# Prompt
Reproduce only the lines from the one containing "yoke(panel_name)" through the one containing "before = set(bpy.data.objects)", exactly as written and with both ends included.

Source data:
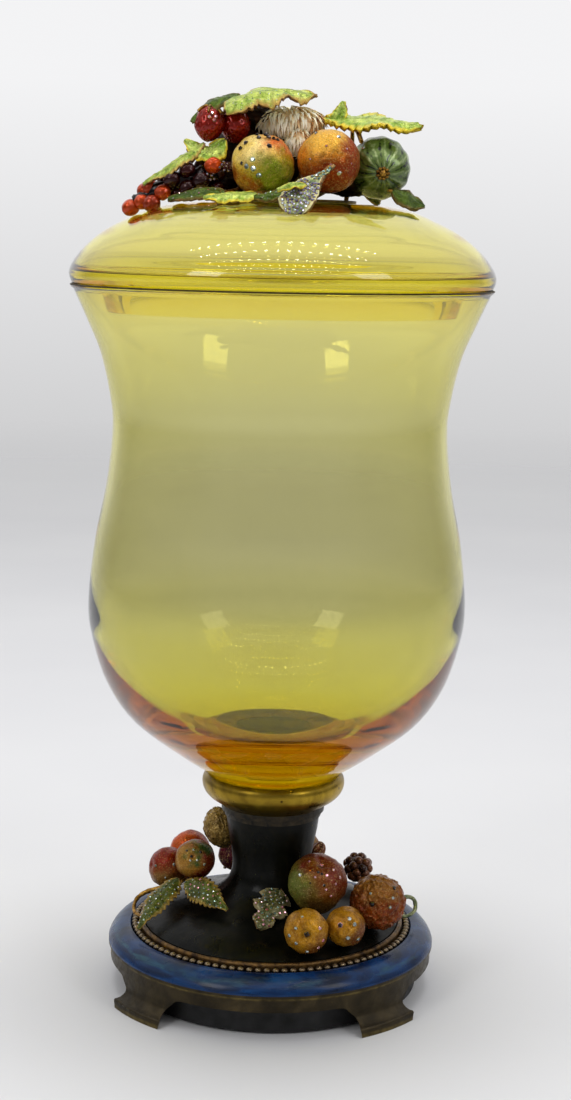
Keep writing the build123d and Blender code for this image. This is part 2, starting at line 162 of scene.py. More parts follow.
class Finish(Graph):
    """A material with one Principled shader, whose inputs can be given by name."""

    def __init__(self, name, **values):
        self.material = bpy.data.materials.new(name)
        self.material.use_nodes = True
        super().__init__(self.material.node_tree, "Object")
        self.shader = self.nodes["Principled BSDF"]
        for key, value in values.items():
            self.feed(self.shader.inputs[key.replace("_", " ")], value)

    def height(self):
        return self.part(self.place, 2)

    def grain(self, axis):
        """A number that the mesh code left on each point."""
        return self.part(self.node("Attribute", attribute_name="grain").outputs["Vector"], axis)

    def side(self, centre, direction, radius):
        """1 on the side of a round piece that direction points to, 0 on the far side."""
        shift = self.node("VectorMath", self.place, Vector(centre) * MM, operation="SUBTRACT").outputs[0]
        way = Vector(direction).normalized() / (2 * radius * MM)
        dot = self.node("VectorMath", shift, way, operation="DOT_PRODUCT").outputs["Value"]
        return self.sum("ADD", dot, 0.5)

    def colour(self, value):
        self.feed(self.shader.inputs["Base Color"], value)

    def paint(self, factor, *stops):
        self.colour(self.ramp(factor, *stops))

    def rough(self, scale, detail, low, high):
        """Roughness that wanders between low and high."""
        self.feed(self.shader.inputs["Roughness"], self.ramp((scale, detail), (0.3, low), (0.7, high)))

    def relief(self, *layers):
        """Bumps laid over each other, each from a height or the numbers for a noise, and a depth in
        millimetres. Returns the material."""
        under = self.shader.inputs["Normal"]
        for height, depth in reversed(layers):
            node = self.node("Bump", Strength=1.0, Distance=depth * MM,
                             Height=self.noise(*height) if isinstance(height, tuple) else height)
            self.feed(under, node.outputs["Normal"])
            under = node.inputs["Normal"]
        return self.material


# ---- materials: glass and metals ----------------------------------------------------------------
def amber_glass():
    """Amber glass, straw yellow where it is thin and orange where it is thick; its surface colour is greyer
    low down and round the bulge, and paler towards the rim.
    """
    finish = Finish("amber_glass", Transmission_Weight=1.0, Roughness=0.0, IOR=1.5)
    rise = finish.between(finish.height(), 100 * MM, 400 * MM)
    tints_by_height = [(0.76, 0.75, 0.76), (0.765, 0.755, 0.79), (0.85, 0.84, 0.87), (0.94, 0.92, 0.93),
             (0.93, 0.885, 0.85), (0.92, 0.88, 0.84), (0.93, 0.91, 0.92), (0.92, 0.9, 0.91)]
    places = (0.0, 0.4, 0.6, 0.74, 0.775, 0.83, 0.88, 1.0)
    finish.paint(rise, *((place, (*tint, 1)) for place, tint in zip(places, tints_by_height)))
    volume = finish.node("VolumeAbsorption", Color=(0.982, 0.952, 0.0, 1), Density=205)
    finish.feed(finish.nodes["Material Output"].inputs["Volume"], volume.outputs[0])
    return finish.material


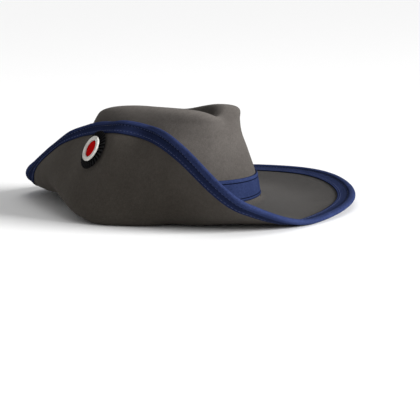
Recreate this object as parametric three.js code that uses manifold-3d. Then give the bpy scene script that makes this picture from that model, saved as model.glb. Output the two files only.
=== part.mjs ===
// Slouch hat in grey felt, one side of the brim turned up and held by a cockade.
// Millimetres, +Z up. The hat's front is -Y and the wearer's right is -X.
import * as THREE from "three";
import { mergeVertices } from "three/addons/utils/BufferGeometryUtils.js";
import Module from "manifold-3d";

// Driving sizes
const HEAD_HALF_WIDTH = 84;
const HEAD_HALF_LENGTH = 101;
const FELT = 2.6;
const GAP = 0.3;
const STATIONS = 60;
const FOLD_REACH = 4;

// Edge binding: a folded ribbon round the brim's edge, with a rounded bead
const BINDING_WIDTH = 17;
const BINDING_THICKNESS = 0.9;
const BEAD_BULGE = 0.5;

// Hat band: a ribbon round the foot of the crown
const BAND_THICKNESS = 1.9;

// Cockade: pleated black ring, raised white ring, domed red centre, post behind
const COCKADE_ANGLE = 170.2;
const COCKADE_FROM_EDGE = 36.5;
const SEAT_REACH = 14;
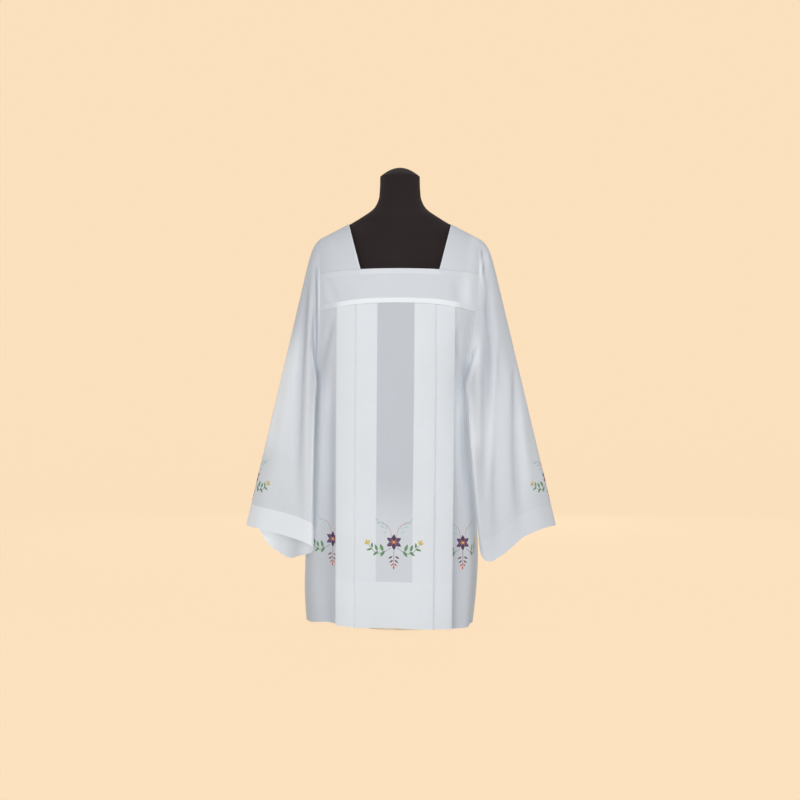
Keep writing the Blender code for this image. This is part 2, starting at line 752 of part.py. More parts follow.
def sleeve_surface(name, down):
    """The sleeve's middle points and the ways out of them, from the armhole (down 0) to the cuff (down 1)."""
    cuff = SLEEVES[name]
    side = cuff["side"]
    rim, rim_ways, underarm = armhole_rim(side)
    around = share_round(rim, underarm)
    middle = mix(rim[None], cuff_rim(name, around)[None], down[..., None])
    top = ((1 + np.cos(math.pi * around)) / 2)[None]
    head = cuff["head"] * (1 - np.exp(-down / HEAD_REACH)) * top**0.5
    underside = UNDERARM_BULGE * (1 - np.exp(-down / UNDERARM_REACH)) * (1 - top) ** 2
    bulge = (head + underside) * (1 - down)
    swing = (np.sin(math.pi * np.clip(down, 0, 1)) * (1 - top)) ** SWING_CURVE
    lift = UNDERARM_LIFT * underside * (1 - down)
    middle = middle + stack(side * bulge, 0 * bulge, lift)
    middle = middle + swing[..., None] * np.array(cuff["swing"]) * [side, 1, 1]
    near = np.exp(-(((around[None] - cuff["lap_round"]) / LAP_WIDTH) ** 2))
    lap = near * ease(down / LAP_START) * (1 - down**LAP_END)
    middle = middle + lap[..., None] * np.array(cuff["lap"]) * [side, 1, 1]
    push = sleeve_folds(name, around[None], down)
    middle = middle + outwards(middle, side) * push[..., None]
    middle = np.concatenate([middle[:1], clear_of_body(middle[1:], around[None])])
    ways = outwards(middle, side)
    ways[0] = rim_ways
    return middle, unit(ways)


def sleeve(name):
    middle, ways = sleeve_surface(name, SLEEVE_ROWS[:, None])
    wall(f"{name}_sleeve", middle, ways, looped=True)


# The dress form, its neck cap, pole and base

FORM_AROUND = 40
SHOULDER_CONTACTS = (0.176, 0.160, 0.143, 0.1275)
SHOULDER_DEPTH = 0.062
SHOULDER_SQUARE = 1.55
CAP_AROUND = 32
CAP_ROUND = 1.9
CAP_SHARES = (0.97, 0.90, 0.78, 0.62, 0.42, 0.20)
BASE_AROUND = 32
POLE_AROUND = 20


def form_table():
    """The form's rows, with shoulders that lie a seam gap and half the cloth below the surplice's."""
    drop = CLOTH / 2 + SEAM_GAP
    rows = {name: list(column) for name, column in FORM.items()}
    for half in SHOULDER_CONTACTS:
        rows["height"].append(float(ridge_height(half)) - drop)
        rows["half_width"].append(half)
        rows["half_depth"].append(SHOULDER_DEPTH)
        rows["middle_y"].append(RIDGE_Y)
        rows["round"].append(SHOULDER_SQUARE)
    for name, column in FORM_NECK.items():
        rows[name] += list(column)
    return {name: np.array(column) for name, column in rows.items()}


def superellipse(half_width, half_depth, middle_y, height, power, around=FORM_AROUND):
    """A ring at one height."""
    angle = np.linspace(0, 2 * math.pi, around, endpoint=False)
    x = half_width * np.sign(np.cos(angle)) * np.abs(np.cos(angle)) ** (2 / power)
    y = half_depth * np.sign(np.sin(angle)) * np.abs(np.sin(angle)) ** (2 / power)
    return stack(x, middle_y + y, height)


def dress_form():
    rows = form_table()
    keys = rows["height"]
    heights = np.unique(np.concatenate([keys, (keys[:-1] + keys[1:]) / 2]))
    rings = []
    for z in heights:
        sizes = [float(read(rows, column, z)) for column in ("half_width", "half_depth", "middle_y")]
        rings.append(superellipse(*sizes, z, float(read(rows, "round", z))))
    turned("dress_form", np.array(rings), "form_jersey")


def neck_cap():
    """A low dome on the neck, fuller in the middle than at its edge."""
    depth, middle = FORM_NECK["half_depth"][-1], FORM_NECK["middle_y"][-1]
    rings = []
    for share in (1.0, *CAP_SHARES):
        height = NECK_JOINT + PART_GAP + CAP_HEIGHT * (1 - share**CAP_ROUND)
        rings.append(superellipse(NECK_RADIUS * share, depth * share, middle, height, 2.0, CAP_AROUND))
    turned("neck_cap", np.array(rings), "form_jersey")


def disc_rings(profile, around):
    """Rings for a turned piece from (radius, height) pairs."""
    return np.array([superellipse(radius, radius, 0.0, height, 2.0, around) for radius, height in profile])


def stand():
    base = (
        (BASE_RADIUS, 0.0),
        (BASE_RADIUS, BASE_HEIGHT - BASE_EDGE),
        (BASE_RADIUS - BASE_EDGE, BASE_HEIGHT),
    )
    turned("stand_base", disc_rings(base, BASE_AROUND), "stand_steel")
    pole = ((POLE_RADIUS, BASE_HEIGHT + PART_GAP), (POLE_RADIUS, FORM_BOTTOM - PART_GAP))
    turned("stand_pole", disc_rings(pole, POLE_AROUND), "stand_steel")


for old in list(bpy.data.objects):
    bpy.data.objects.remove(old, do_unlink=True)

dress_form()
neck_cap()
stand()
for panel_name in SIDES:
    skirt(panel_name)
    yoke(panel_name)
for wearer_side in SLEEVES:
    shoulder(wearer_side, SLEEVES[wearer_side]["side"])
    sleeve(wearer_side)
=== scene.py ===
"""A white surplice with a square neck, a pleated body and wide sleeves, on a black dress form and a stand.

Metres, +Z up. The front faces -Y, and left and right are the wearer's, so left is +X. The floor is z = 0.
Every cloth piece is a thin closed shell round a middle surface: a grid whose rows fall from the piece's top
edge and whose columns run towards the wearer's left, worked out whole from short tables.
"""

import math

import bpy
import numpy as np
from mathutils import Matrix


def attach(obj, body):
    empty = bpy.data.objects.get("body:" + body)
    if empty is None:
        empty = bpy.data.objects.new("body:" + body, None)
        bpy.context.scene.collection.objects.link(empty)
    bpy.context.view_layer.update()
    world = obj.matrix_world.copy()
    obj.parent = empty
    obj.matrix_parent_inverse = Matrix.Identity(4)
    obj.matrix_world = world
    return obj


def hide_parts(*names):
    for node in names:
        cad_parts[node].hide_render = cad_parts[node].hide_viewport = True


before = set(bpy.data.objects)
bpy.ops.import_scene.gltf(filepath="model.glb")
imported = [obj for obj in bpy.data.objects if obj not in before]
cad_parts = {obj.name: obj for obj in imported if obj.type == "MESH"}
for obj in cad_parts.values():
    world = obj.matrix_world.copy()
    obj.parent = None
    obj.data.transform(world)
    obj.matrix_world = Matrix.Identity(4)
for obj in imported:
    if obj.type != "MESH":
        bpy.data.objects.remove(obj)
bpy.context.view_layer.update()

scene = bpy.context.scene


# The room
#
# A round cove of pale peach card: a flat floor that curves up into a wall on every side. It glows evenly by
# itself, hides no lamp and throws none of its colour on the white cloth.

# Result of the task
    yoke(panel_name)
for wearer_side in SLEEVES:
    shoulder(wearer_side, SLEEVES[wearer_side]["side"])
    sleeve(wearer_side)
=== scene.py ===
"""A white surplice with a square neck, a pleated body and wide sleeves, on a black dress form and a stand.

Metres, +Z up. The front faces -Y, and left and right are the wearer's, so left is +X. The floor is z = 0.
Every cloth piece is a thin closed shell round a middle surface: a grid whose rows fall from the piece's top
edge and whose columns run towards the wearer's left, worked out whole from short tables.
"""

import math

import bpy
import numpy as np
from mathutils import Matrix


def attach(obj, body):
    empty = bpy.data.objects.get("body:" + body)
    if empty is None:
        empty = bpy.data.objects.new("body:" + body, None)
        bpy.context.scene.collection.objects.link(empty)
    bpy.context.view_layer.update()
    world = obj.matrix_world.copy()
    obj.parent = empty
    obj.matrix_parent_inverse = Matrix.Identity(4)
    obj.matrix_world = world
    return obj


def hide_parts(*names):
    for node in names:
        cad_parts[node].hide_render = cad_parts[node].hide_viewport = True


before = set(bpy.data.objects)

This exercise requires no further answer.